Lilli Lehmann: regarding singing education today
Lilli Lehmann published in 1902 her singing treatise Meine Gesangskunst (My art of singing) and the book’s success led to two more editions and numerous printings. After the preface, the illustrious artist expressed her purpose and her great concerns for the present state and the future of her art.
My purpose is to discuss simply, intelligently, yet from a practical standpoint, sensations known to us in singing, and exactly ascertained in my experience, by the expressions “singing open,” “covered,” “dark,” “nasal,” “in the head,” or “in the neck,” “forward,” or “back.” These expressions correspond to our sensations in singing; but they are unintelligible as long as the causes of those sensations are unknown, and each one has a different idea of their meaning. Many singers try their whole lives long to produce them and never succeed. This happens because science understands too little of singing, the singer too little of science. I mean that the physiological explanations of the highly complicated processes of singing are not plainly enough put for the singer, who must depend chiefly on his vocal sensations. Scientific men are not at all agreed as to the exact functions of the several organs and the fewest singers are informed on the subject. Every serious artist has a sincere desire to help others reach the goal —the goal toward which all singers are striving: to sing well and beautifully.

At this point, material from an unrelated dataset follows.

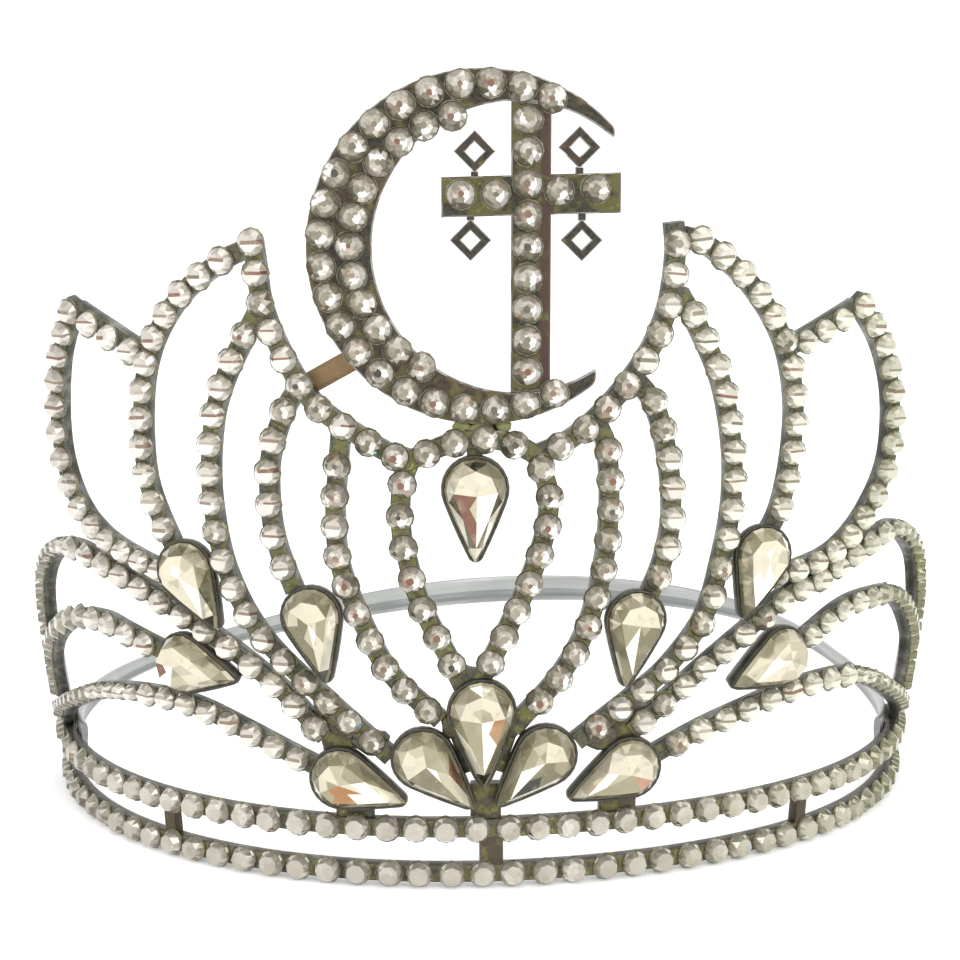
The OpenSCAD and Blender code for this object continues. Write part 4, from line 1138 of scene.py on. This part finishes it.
# name, place, aim, size, power
LIGHTS = (("overhead", (0.1, -0.2, 1.6), (0, 0, 0.05), (1.6, 1.2), 10),
          ("key", (0.9, -1.3, 0.9), (0, 0, 0.06), (0.9, 0.9), 8),
          ("fill", (-1.3, -0.9, 0.7), (0, 0, 0.06), (0.9, 0.9), 4))
WORLD_STRENGTH = 0.72
CAMERA_AT, CAMERA_DOWN, LENS, SENSOR = (-0.0036, -0.371, 0.1105), 9.04, 71.25, 36

dish_turns = [2 * math.pi * k / DISH_AROUND for k in range(DISH_AROUND)]
dish_points = [(r * math.cos(a), r * math.sin(a), z) for r, z in DISH_RINGS for a in dish_turns]
dish_faces = [face[::-1] for face in tube(len(DISH_RINGS), DISH_AROUND)[:-1]]
dish_mesh = bpy.data.meshes.new("studio_floor")
dish_mesh.from_pydata(dish_points, [], dish_faces)
dish_mesh.shade_smooth()
floor_paint = Paint("studio_floor", Roughness=0.9, Emission_Color=(1, 1, 1, 1), Emission_Strength=0.22)
floor_colour = floor_paint.mix(floor_paint.noise(3, 2), (0.90, 0.90, 0.895), (0.94, 0.94, 0.935))
floor_paint.feed(Base_Color=floor_colour)
dish_mesh.materials.append(floor_paint.material)
dish = bpy.data.objects.new("studio_floor", dish_mesh)
bpy.context.scene.collection.objects.link(dish)

for name, at, toward, size, power in LIGHTS:
    lamp = bpy.data.lights.new(name, "AREA")
    lamp.shape = "RECTANGLE"
    lamp.size, lamp.size_y = size
    lamp.energy = power
    light = bpy.data.objects.new(name, lamp)
    light.location = at
    light.rotation_euler = (Vector(toward) - Vector(at)).to_track_quat("-Z", "Y").to_euler()
    bpy.context.scene.collection.objects.link(light)
world = bpy.data.worlds.new("studio")
bpy.context.scene.world = world
world.use_nodes = True
world.node_tree.nodes["Background"].inputs["Color"].default_value = (1, 1, 1, 1)
world.node_tree.nodes["Background"].inputs["Strength"].default_value = WORLD_STRENGTH
bpy.context.scene.view_settings.view_transform = "Standard"

camera_data = bpy.data.cameras.new("camera")
camera_data.sensor_width, camera_data.lens = SENSOR, LENS
camera_data.clip_start, camera_data.clip_end = 0.01, 20
camera = bpy.data.objects.new("camera", camera_data)
camera.location = CAMERA_AT
camera.rotation_euler = (math.radians(90 - CAMERA_DOWN), 0, 0)
bpy.context.scene.collection.objects.link(camera)
bpy.context.scene.camera = camera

The true art of song has always been possessed and will always be possessed by such individuals as are dowered by nature with all that is needful for it —that is, healthy vocal organs, uninjured by vicious habits of speech; a good ear, a talent for singing, intelligence, industry, and energy.
In former times eight years were devoted to the study of singing —at the Prague Conservatory, for instance. Most of the mistakes and misunderstandings of the pupil could be discovered before he secured an engagement, and the teacher could spend so much time in correcting them that the pupil learned to pass judgment on himself properly.
But art today must be pursued like everything else, by steam. Artists are turned out in factories, that is, in so-called conservatories, or by teachers who give lessons ten or twelve hours a day. In two years they receive a certificate of competence, or at least the teacher’s diploma of the factory. The latter, especially, I consider a crime, that the state should prohibit.
All the inflexibility and unskilfulness, mistakes and deficiencies, which were formerly disclosed during a long course of study, do not appear now, under the factory system, until the student’s public career has begun. There can be no question of correcting them, for there is no time, no teacher, no critic; and the executant has learned nothing, absolutely nothing, whereby he could undertake to distinguish or correct them.
The incompetence and lack of talent whitewashed over by the factory concern lose only too soon their plausible brilliancy. A failure in life is generally the sad end of such a factory product; and to factory methods the whole art of song is more and more given over as a sacrifice.
My artistic conscience urges me to disclose all that I have learned and that has become clear to me in the course of my career, for the benefit of art; and to give up my “secrets,” which seem to be secrets only because students so rarely pursue the path of proper study to its end. If artists, often such only in name, come to a realization of their deficiencies, they lack only too frequently the courage to acknowledge them to others. Not until we artists all reach the point when we can take counsel with each other about our mistakes and deficiencies, and discuss the means for overcoming them, putting our pride in our pockets, will bad singing and inartistic effort be checked, and our noble art of singing come into its rights again.
Text excerpted from How to sing, Lilli Lehmann, New York, 1914.